You may be asking: Isn't that what Skype or Viber is already doing? Sure, various services like Skype, Viber, WhatsApp, and even Facebook (via Messenger) already offer voice over Internet capabilities via a Wi-Fi network. But Wi-Fi calling as provided by carriers are different because the service is incorporated natively into your smartphone's system, which means that you no longer need to launch any app (which you do when using Skype, Viber, etc) when making calls through Wi-Fi. You can just set your mobile device to switch to Wi-Fi calling when it can not detect a wireless mobile network. Also, with carrier-provided Wi-Fi calling services, you will not need to add your contacts list because it accesses it directly from your handset's phone book.

 

Establishing The Minimum Speed Requirements To Make Wi-Fi Calls

 

A higher throughput usually results to a better reception. But how slow can your connection get, and still be able to make Wi-Fi calls? A speed of 1 mbps should be enough. Some carriers are claiming you can make calls with 80 kbps, but do not be surprised if you experience some dropped calls.

 

Knowing Which Smartphones and Which Carriers Are Offering Wi-Fi Calling

 

Among the big four major wireless carriers in the United States, it is a choice between Sprint and T-Mobile, for now. Verizon Wireless and AT&T are already working on debuting their Wi-Fi calling services either this year or the next. Among lesser carriers, Republic Wireless already offers the service by default on its smartphones.

 

Speaking of smartphones, which handsets are capable of making Wi-Fi calls? Sprint offers it on its iPhone 6, iPhone 6 Plus, iPhone 5S, and iPhone 5C (but only if it runs on iOS version 8.3). T-Mobile has a wider range of handsets that can handle Wi-Fi calling.
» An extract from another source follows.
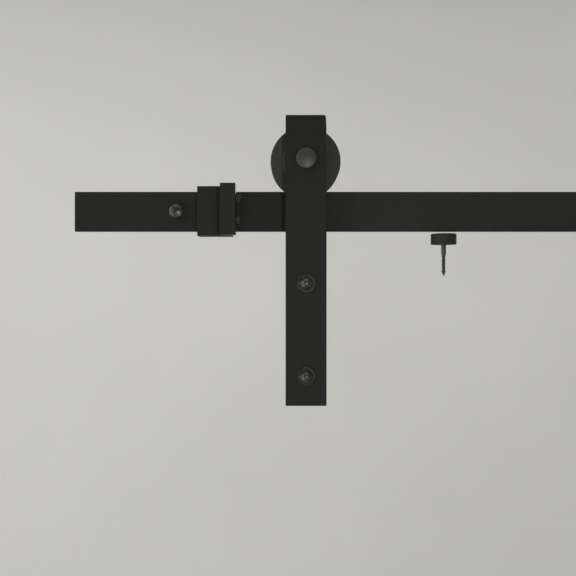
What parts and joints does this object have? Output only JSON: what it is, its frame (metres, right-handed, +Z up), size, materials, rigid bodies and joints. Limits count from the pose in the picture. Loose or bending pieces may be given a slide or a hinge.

You can check out its list here

 

Taking Costing Factors Into Account

 

Generally, Wi-Fi calling will not cost you more, but the minutes you spend making Wi-Fi calls will be deducted from your regular minutes allowance, which may vary depending on your carrier and the plan you signed up under. It would be best to check the fine print of your plan to be sure.

 

Taking Advantage of Wi-Fi Calling Abroad

 

Can you make use of Wi-Fi calling in countries outside the US? Again, that may depend on your carrier and your specific plan. Also, the country you are visiting also matters.